This puts an empty Vec in its place. Empty Vecs don’t heap allocate, so this is very cheap. We then
call into_atomic
to convert the Vec into the form we need.
let atomic_resolutions = into_atomic(core::mem::take(&mut self.resolutions));
We can then do whatever parallel processing we need with the Vec in its atomic form.
process_resolutions_in_parallel(&atomic_resolutions);
Finally, we convert back to the original non-atomic form and store back where we got it from, overwriting the empty Vec that we temporarily put in its place.
self.resolutions = into_non_atomic(atomic_resolutions);
On thing worth noting here is that if we panic (or do an early return), we might leave
self.resolutions
as the empty Vec.
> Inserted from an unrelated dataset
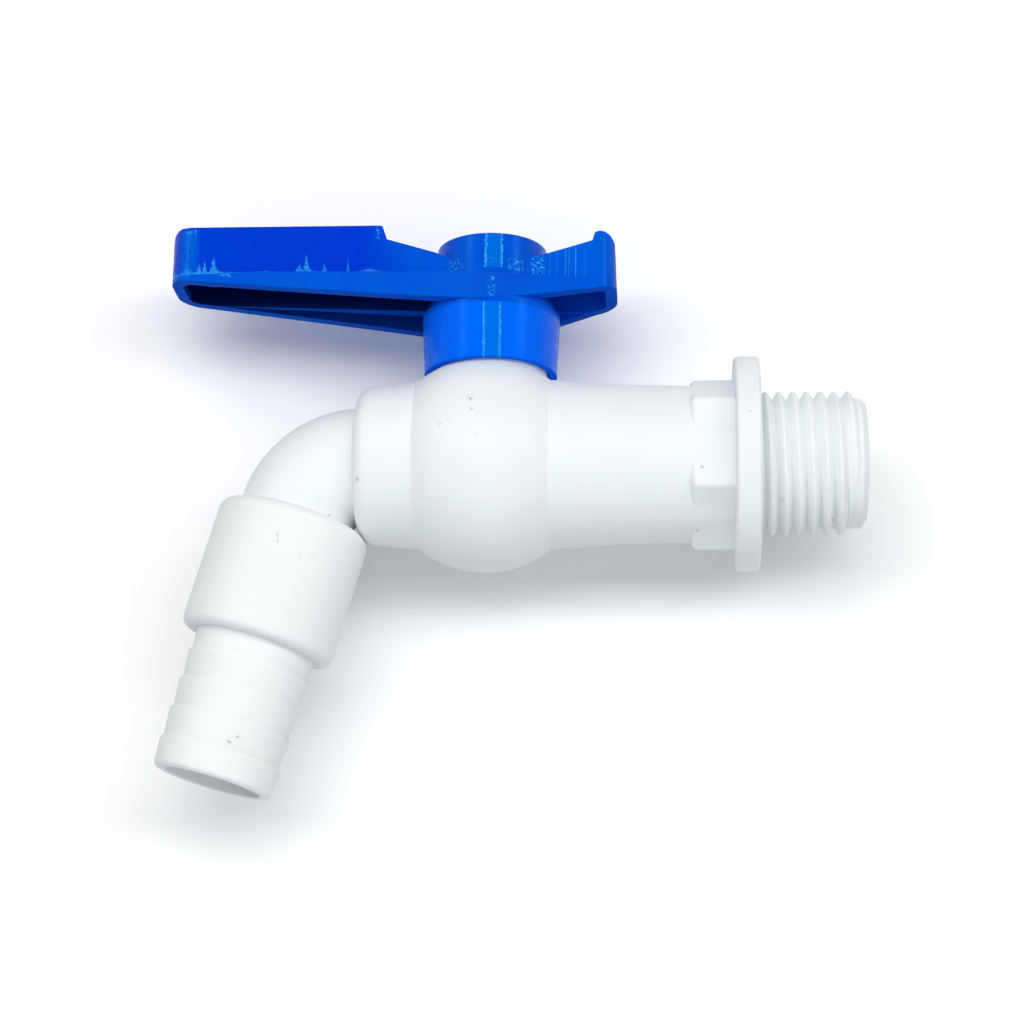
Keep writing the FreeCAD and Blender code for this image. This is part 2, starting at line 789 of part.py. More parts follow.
PIECES = {
    "valve_body": valve_body,
    "rear_seat_ring": lambda: seat_ring(1),
    "front_seat_ring": lambda: seat_ring(-1),
    "rear_cushion_ring": lambda: cushion_ring(1),
    "front_cushion_ring": lambda: cushion_ring(-1),
    "seat_retainer": seat_retainer,
    "spout_elbow": spout_elbow,
    "elbow_seal": elbow_seal,
    "hose_tail": hose_tail,
    "hose_washer": hose_washer,
    "ball": ball,
    "valve_stem": valve_stem,
    "stem_thrust_washer": stem_thrust_washer,
    "stem_seal_lower": lambda: stem_seal(0),
    "stem_seal_upper": lambda: stem_seal(1),
    "handle_lever": handle_lever,
    "screw_washer": screw_washer,
    "handle_screw": handle_screw,
}

for name, make in PIECES.items():
    shape = make()
    shape.exportStep(f"parts/{name}.step")
    box = shape.optimalBoundingBox(False)
    print(f"{name}: {len(shape.Solids)} solid, volume {shape.Volume:.1f}, "
          f"X {box.XMin:.1f}..{box.XMax:.1f}, Y {box.YMin:.1f}..{box.YMax:.1f}, "
          f"Z {box.ZMin:.1f}..{box.ZMax:.1f}, valid {shape.isValid()}")
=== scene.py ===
# %% [markdown]
# # A plastic garden tap, dressed for its photograph
# The tap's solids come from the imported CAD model, already in place. This lesson gives them their
# looks: an inlet with a real screw thread, moulded edges that catch the light, white and blue
# plastics with their small marks, and the studio that the photograph was taken in.

# %% Load the frame
import json
import math

import bmesh
import bpy
from mathutils import Matrix, Vector

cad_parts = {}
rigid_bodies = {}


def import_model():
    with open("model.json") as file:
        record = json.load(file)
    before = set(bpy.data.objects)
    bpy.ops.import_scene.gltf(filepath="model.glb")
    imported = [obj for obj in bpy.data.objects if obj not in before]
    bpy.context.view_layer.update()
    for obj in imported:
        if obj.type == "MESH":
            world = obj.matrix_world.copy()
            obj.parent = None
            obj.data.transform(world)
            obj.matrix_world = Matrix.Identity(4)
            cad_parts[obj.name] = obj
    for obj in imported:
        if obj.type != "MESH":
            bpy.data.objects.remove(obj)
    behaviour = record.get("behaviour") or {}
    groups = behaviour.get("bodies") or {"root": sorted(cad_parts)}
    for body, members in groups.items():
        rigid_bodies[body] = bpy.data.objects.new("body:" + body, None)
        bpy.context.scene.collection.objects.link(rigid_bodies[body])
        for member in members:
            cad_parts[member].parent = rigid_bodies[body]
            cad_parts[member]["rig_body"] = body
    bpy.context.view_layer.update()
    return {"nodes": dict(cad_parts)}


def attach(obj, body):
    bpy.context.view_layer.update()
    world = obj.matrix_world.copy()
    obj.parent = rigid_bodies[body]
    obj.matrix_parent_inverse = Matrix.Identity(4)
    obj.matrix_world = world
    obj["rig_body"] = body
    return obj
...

This isn’t a problem in the linker, since if we’re returning an
error or have hit a panic, then we don’t care at that point about resolutions. It would be possible
to ensure that the proper Vec was restored for use-cases where that was important, however it would
add extra complexity and might be enough to convince me that it’d be better to just use transmute.
Buffer reuse
Doing too much heap allocation tends to hurt performance. A common trick is to move heap allocations outside of loops. For example, rather than this:
loop {
let mut buffer = Vec::new();
// Do work with `buffer`.
}
We might prefer to allocate buffer before the loop, then just clear it inside the loop:
let mut buffer = Vec::new();
loop {
buffer.clear();
// Do work with `buffer`.
}
However, if we’re storing something into a Vec that has a non-static lifetime, then we can run into
problems. Here, we have a variable text
, which holds a String
. We then split that string and
store the resulting string-slices into buffer
. Even though we clear buffer
at the end of the
loop, the compiler is unhappy. It wants text
to outlive buffer
because we’re storing references
to text
into buffer
.
let mut buffer = Vec::new();
loop {
let text = get_text();
buffer.extend(text.split(","));
// Do work with `buffer`.
buffer.clear();
}
We could at this point give up and just move our Vec creation back inside the loop. However, it turns out that there’s another solution.
fn reuse_vec<T, U>(mut v: Vec<T>) -> Vec<U> {
v.clear();
v.into_iter().map(|x| unreachable!()).collect()
}
The idea of this function is convert from a Vec of some time to an empty Vec of another type,
reusing the heap allocation. This works in a very similar way to how we converted between atomic and
non-atomic SymbolId
s, except this time because we first clear the Vec, the body of our map
function is unreachable.
The optimisation in the Rust standard library that allows reuse of the heap allocation will only
actually work if the size and alignment of T
and U
are the same, so lets verify that that’s the
case. We can do the check at compile time, so if we accidentally call this function with
incompatible T
and U
, we’ll get a compilation error at the call site.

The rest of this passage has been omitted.